私は、逆に病識がないから本やインターネットの言葉を使って説明しているのではないかと思ってしまいます。良い履歴書を目指すがゆえに、マニュアルか何かで見たような志望動機を書いてくる人を見ているような気分になるのです。
「病識のある人」とは、以下の2点を自分の言葉で説明できる人だと私は思っています。
・自分はこういう生きづらさ(=障害)がある
・生きづらさ(=障害)に対し、これまでどう向き合い対処してきたか
説明が苦手な方もいらっしゃるでしょう。でも、自分の言葉で説明することは、自分の生きづらさ(=障害)について自分の中で整理できている証でもあるのです。だから説明がたどたどしくても、きちんと今の自分を自分の言葉で説明できる人が「病識がある人」だと、私は捉えています。
職場でうまくいかないことが起きるのは想定内

(「菊寄せ」という、ひだをつける作業中。手作業でこれをやるなんて・・・)
応募者の中には「きちんと自分の症状を理解し、今まで対処してきてうまくやってきました」
という人がいます。しかし私は、そのような発言を受けてもあまり心が揺さぶられません。そういう人が就職後もうまくいくとは限らないことを、これまでの就業支援の経験を通して知っているからです。
「自分の障害を理解し、対処できた」ということは、逆に言えば、現在の障害理解の中で対応可能な経験しか積んでいないともとれます。それ自体は悪いことではないですし、もちろんその人の責任でもありません。ですが私は、この人は自分で対処できないことが起きた場合はどうするのだろうと心配になります。そして、その心配を晴らすための面接をするのですが、心配が晴らせるかどうかが採否に関わってくるのです。
仕事を始めればストレスは当然増えますし、職場では職場なりの出来事が起こります。特にJOGGOでは、健常者と同じように働いて活躍していくことを期待されていますから、健常者が経験する「当たり前の苦労」や「普通の悩み」もついてきます。

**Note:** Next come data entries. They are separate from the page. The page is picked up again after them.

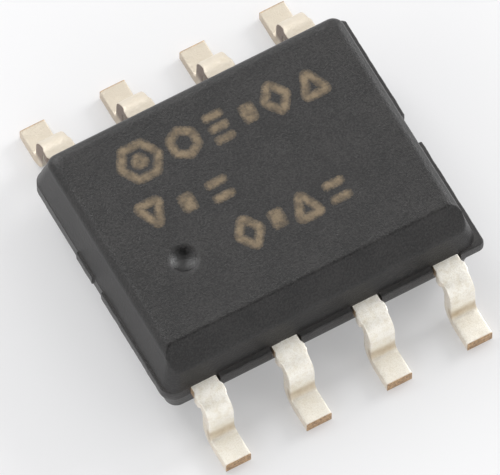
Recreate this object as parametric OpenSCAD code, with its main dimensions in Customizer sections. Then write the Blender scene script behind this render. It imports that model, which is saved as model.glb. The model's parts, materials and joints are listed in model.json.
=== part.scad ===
// Eight-lead small-outline transistor package: two power transistors on two copper
// drain frames, wired to four separate leads and moulded into one resin body.
// X runs along the rows of leads, Y across them, Z up from the board.
// The origin is on the seating plane, under the middle of the body.

/* [Body] */
// Length of the body at its parting line
body_length = 4.90; // [4.80:0.01:5.00]
// Width of the body at its parting line
body_width = 3.90; // [3.80:0.01:4.00]
// Height of the top face above the board
body_top = 1.58; // [1.50:0.01:1.70]
// Clearance between the underside and the board
standoff = 0.15; // [0.10:0.01:0.25]
// Draft of the four walls, in degrees
draft = 12.5; // [5:0.5:15]
// Radius of the upright corners
corner_radius = 0.20; // [0.10:0.01:0.30]
// Radius of the edges round the top face and the underside
edge_radius = 0.07; // [0.03:0.01:0.12]
// Size of the 45 degree chamfer along the edge above lead 1
chamfer = 0.32; // [0.25:0.01:0.40]
// Diameter of the dimple beside lead 1
dimple_d = 0.50; // [0.40:0.01:0.70]
// Depth of the dimple
dimple_depth = 0.11; // [0.05:0.01:0.15]
// Diameter of the ejector mark on the underside
ejector_d = 1.00; // [0.60:0.05:1.20]

/* [Parting line] */
// Resin left between the leads, measured out from the wall
web_out = 0.08; // [0.04:0.01:0.12]
// Resin ledge on the right end
ledge_right = 0.075; // [0.04:0.005:0.12]
// Resin ledge on the front part of the left end
ledge_left = 0.03; // [0.02:0.005:0.10]
// Width of the notch round the cut support tab on the right end
notch_right = 0.48; // [0.24:0.01:0.60]
// Width of the same notch on the left end
notch_left = 0.26; // [0.24:0.01:0.60]

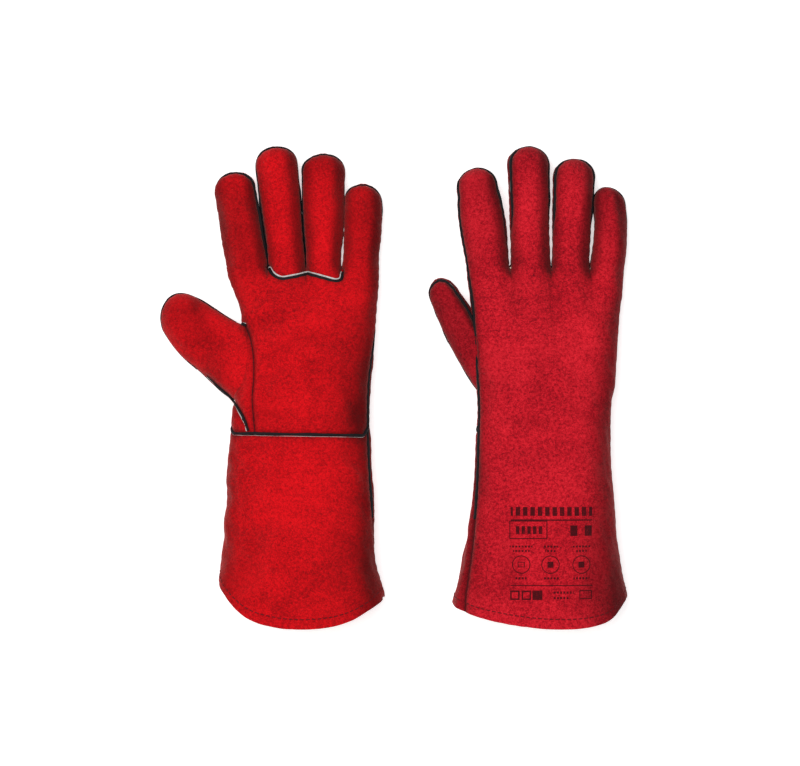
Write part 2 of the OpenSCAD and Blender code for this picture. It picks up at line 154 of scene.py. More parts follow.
# Up the thumb: half width, how far its middle lies off its line, and half height.
THUMB_SHAPE = (
    ((-24, 24.5, 3.5, 17.5), (0, 25.0, 3.6, 16.5), (20, 22.0, 1.5, 14.8), (35, 20.9, 0.5, 13.9),
     (49, 18.4, 1.2, 13.2), (56, 16.3, 1.6, 13), (62, 15.2, 2.5, 13), (68, 15.2, 3.6, 13)),
    ((-36, 12.5, 5.4, 13.5), (-20, 13.6, 4.3, 13.5), (0, 13.2, 1.7, 13), (17, 12.9, 0.6, 12.6),
     (35, 12.4, 0.5, 12.2), (49, 10.8, -0.2, 11.8), (63, 10.4, -0.4, 11.6)),
)
THUMB_SEAM = ((-4, -4, 10), (-6, 34, 24))
THUMB_START = (-24.0, -36.0)
# Where the thumb's base ends and its two halves start.
THUMB_SPLIT = 18.0
# Height of the thumb's middle, and of its lowest points.
THUMB_MID = (13.6, 11.6)
THUMB_LOW = 0.3
THUMB_ROUND = 14.0
# How deep inside hand or thumb a sheet is cut away, and how far inside a seam is hidden.
LIP = 3.2
HIDDEN_IN_HAND = -0.5
HIDDEN_IN_THUMB = -0.8
# How far below the wrist the inside of the hand is taken to reach.
BELOW_WRIST = 60


def smooth(x, xs, ys):
    """A curve through the points (xs, ys), without kinks."""
    x, xs, ys = np.asarray(x, float), np.asarray(xs, float), np.asarray(ys, float)
    slope = np.gradient(ys, xs)
    i = np.clip(np.searchsorted(xs, x, side="right") - 1, 0, len(xs) - 2)
    h = xs[i + 1] - xs[i]
    t = np.clip((x - xs[i]) / h, 0, 1)
    return (
        (2 * t**3 - 3 * t**2 + 1) * ys[i] + (t**3 - 2 * t**2 + t) * h * slope[i]
        + (3 * t**2 - 2 * t**3) * ys[i + 1] + (t**3 - t**2) * h * slope[i + 1]
    )


def table(x, rows, column=1):
    """A smooth curve through one column of a table, by its column 0."""
    return smooth(x, [r[0] for r in rows], [r[column] for r in rows])


def step(x, low, high):
    """From 0 at low to 1 at high, smoothly."""
    t = np.clip((x - low) / (high - low), 0, 1)
    return t * t * (3 - 2 * t)


def mix(a, b, t):
    """From a at t = 0 to b at t = 1."""
    return a + (b - a) * t


def lumps(p, wavelength, seed, waves=18):
    """Smooth noise of about unit height, as a sum of plane waves."""
    rng = np.random.default_rng(seed)
    d = rng.normal(size=(waves, 3))
    d /= np.linalg.norm(d, axis=1)[:, None]
    k = 2 * np.pi / (wavelength * rng.uniform(0.7, 1.5, waves))
    return np.sin((p @ d.T) * k + rng.uniform(0, 2 * np.pi, waves)).sum(axis=1) / math.sqrt(waves / 2)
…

でも、これらの「うまくいかないこと」は私たちの中では想定内です。うまくいかないこと自体は問題ではありません。むしろ、「うまくいかないこと」を自分の障害に合わせたやり方で、乗り越え、対処していく力のほうが大切なのです。その新しい技を生み出すのに必要なのが、「自分の障害への理解」と「分析して力に変えるために向き合う勇気」。これらの力を持った人が「病識のある人」だと考えます。